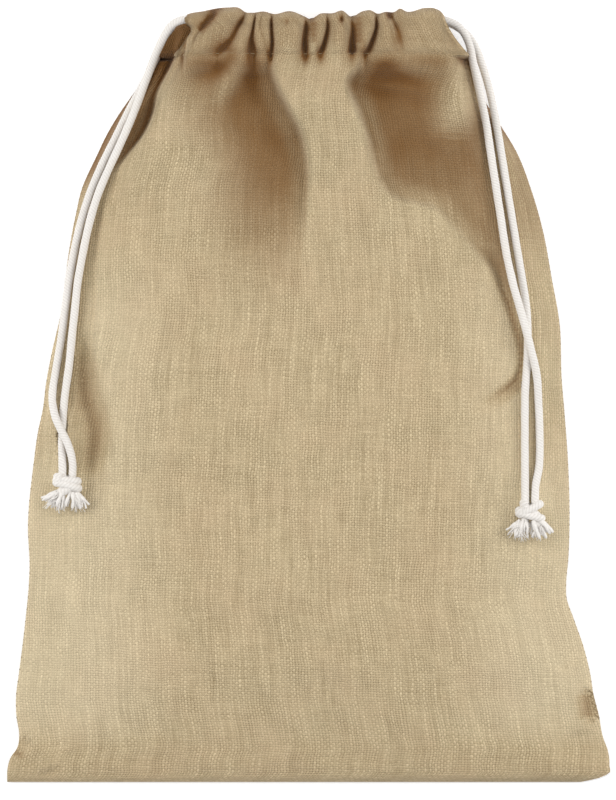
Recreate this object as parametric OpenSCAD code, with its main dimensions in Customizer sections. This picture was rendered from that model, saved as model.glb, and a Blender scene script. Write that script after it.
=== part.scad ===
// Drawstring gift pouch in hessian cloth, lying on its back with the mouth drawn in.
// Two flat cloth panels are sewn together at the sides and the bottom. The top of each panel
// is folded over into a casing, and two cotton drawcords run through both casings, one pulled
// from each side. +X is to the right as one looks down on it, +Y points to the mouth, +Z is up.

/* [Pouch] */
// Width across the bottom corners
pouch_w = 300; // [240:1:360]
// Length from the bottom edge to the top of the hem
pouch_h = 386; // [320:1:464]
// Width of the drawn-in neck, just below the casings
neck_w = 144; // [136:1:172]
// How far the body of the front panel is puffed up above the back panel
body_crown = 26; // [22:1:34]
// Thickness of the cloth
cloth_t = 1.2; // [0.9:0.1:1.6]
// Width of the flat rim where the two panels are sewn together
rim_w = 5; // [4:0.5:7]

/* [Casings] */
// Width of the drawn-in mouth, from casing end to casing end
mouth_w = 110; // [91:1:132]
// Width of the bunched middle of each casing
bunch_w = 60; // [50:1:72]
// Height of a casing, from its stitch line to the top of the hem
casing_h = 25; // [23:0.5:32]
// Gap between the two casings, which is the opening of the mouth
mouth_gap = 6; // [5:0.5:14]
// How deep a casing end reaches into the bunched middle
end_overlap = 4; // [2:0.5:8]
// Clearance around a casing end where it slides into the bunched middle
slide_fit = 0.4; // [0.3:0.1:0.8]

/* [Cords] */
// Thickness of a drawcord
cord_d = 4; // [3:0.1:4.8]
// Clearance between the cords, and between a cord and its channel
cord_gap = 0.8; // [0.5:0.1:1.4]
// Radius of the bends where a cord crosses from the front casing to the back one
cross_r = 5; // [4:0.5:6]
// Width of the knot that joins the two ends of a drawcord
knot_w = 15; // [12:0.5:20]
// Height of the knot
knot_d = 8.8; // [7:0.2:10]
// Length of the frayed ends below the knot
fray_len = 11; // [6:1:16]
// Width that the frayed ends spread to
fray_w = 22; // [14:1:26]

/* [Stitches] */
// Thickness of the sewing thread
thread_d = 0.8; // [0.5:0.1:1]
// Length of one stitch on a casing
stitch_len = 3; // [2:0.5:5]
// Gap between two stitches
stitch_gap = 1; // [0.5:0.5:2]
// Distance from the edge of the cloth at which the seams end
seam_end = 30; // [20:1:40]

/* [Hidden] */

hessian = "burlywood";
shaded_hessian = "tan";
cotton = "ivory";
sewing_thread = "wheat";

// Levels along Y: the bottom edge, the top of the hem, and the casing's stitch line.
bottom_y = -pouch_h / 2;
top_y = pouch_h / 2;
casing_y = top_y - casing_h;
body_h = casing_y - bottom_y;

// A casing is a cloth tube: the channel that holds two cords one above the other, the wall
// of the sliding end, its clearance, and the wall of the bunched middle.
channel_h = 2 * cord_d + 3 * cord_gap;
wall_and_fit = cloth_t + slide_fit;
casing_t = channel_h + 2 * cloth_t + 2 * wall_and_fit;
front_z = casing_t + mouth_gap;
back_mid_z = casing_t / 2;
front_mid_z = front_z + casing_t / 2;

// The cords run from high on their own side to low on the far side.
lane_lift = (cord_d + cord_gap) / 2;
exit_y = top_y - 7;
cross_y = casing_y + 8;
run_dx = mouth_w;
run_dy = exit_y - cross_y;
run_len = sqrt(run_dx * run_dx + run_dy * run_dy);
run_angle = atan2(run_dy, run_dx);

// Half widths of the body as shares of its half width at the bottom, by height: 0 is the
// bottom edge and 1 is the casing's stitch line. The two sides of the cloth differ a little.
neck_share = neck_w / pouch_w;
left_side = [[0, 1], [0.05, 0.973], [0.12, 0.975], [0.22, 0.945], [0.31, 0.929],
             [0.4, 0.925], [0.49, 0.9], [0.59, 0.857], [0.69, 0.811], [0.78, 0.776],
             [0.84, 0.735], [0.9, 0.667], [0.955, 0.575], [1, neck_share]];
right_side = [[0, 1], [0.05, 0.984], [0.12, 0.95], [0.22, 0.885], [0.31, 0.866],
              [0.4, 0.867], [0.49, 0.858], [0.59, 0.838], [0.69, 0.816], [0.78, 0.771],
              [0.84, 0.728], [0.9, 0.652], [0.955, 0.58], [1, neck_share]];

function share(y) = (y - bottom_y) / body_h;
function left_x(y) = -lookup(share(y), left_side) * pouch_w / 2;
function right_x(y) = lookup(share(y), right_side) * pouch_w / 2;
function height_y(v) = bottom_y + v * body_h;
function smooth(u) = let (c = min(1, max(0, u))) c * c * (3 - 2 * c);

// The front panel is a shell over a grid. Its columns crowd towards the sides, its rows
// start with the flat rim and the rise from the bottom edge.
columns = 18;
rise_len = 70;
shoulder_share = 0.72;
neck_crown = front_mid_z - 1.5 * cloth_t;
row_ys = concat([bottom_y, bottom_y + rim_w, bottom_y + rim_w + 3, bottom_y + rim_w + 8,
                 bottom_y + rim_w + 18],
                [for (i = [2:20]) bottom_y + body_h * i / 20]);

function neck_blend(y) = smooth((share(y) - shoulder_share) / (1 - shoulder_share));
function crown(y) = let (rise = min(1, max(0, (y - bottom_y - rim_w) / rise_len)),
                         full = body_crown + (neck_crown - body_crown) * neck_blend(y))
                    full * pow(sin(90 * rise), 0.7);
function fullness(y) = 0.8 - 0.5 * neck_blend(y);
function column_t(i) = (1 - cos(180 * i / columns)) / 2;
function arch(t, y) = crown(y) * pow(max(0, sin(180 * t)), fullness(y));

// One row of the shell: the rim's edge, the arch from rim to rim, and the rim's other edge.
function shell_row(y, inset, z) =
    let (x0 = left_x(y) + inset, x1 = right_x(y) - inset)
    concat([[left_x(y), y, z]],
           [for (i = [0:columns]) let (t = column_t(i)) [x0 + (x1 - x0) * t, y, z + arch(t, y)]],
           [[right_x(y), y, z]]);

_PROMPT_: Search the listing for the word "with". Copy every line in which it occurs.

_ANSWER FOR THIS EXERCISE_:
Recreate this object as parametric OpenSCAD code, with its main dimensions in Customizer sections. This picture was rendered from that model, saved as model.glb, and a Blender scene script. Write that script after it.
// Drawstring gift pouch in hessian cloth, lying on its back with the mouth drawn in.
// start with the flat rim and the rise from the bottom edge.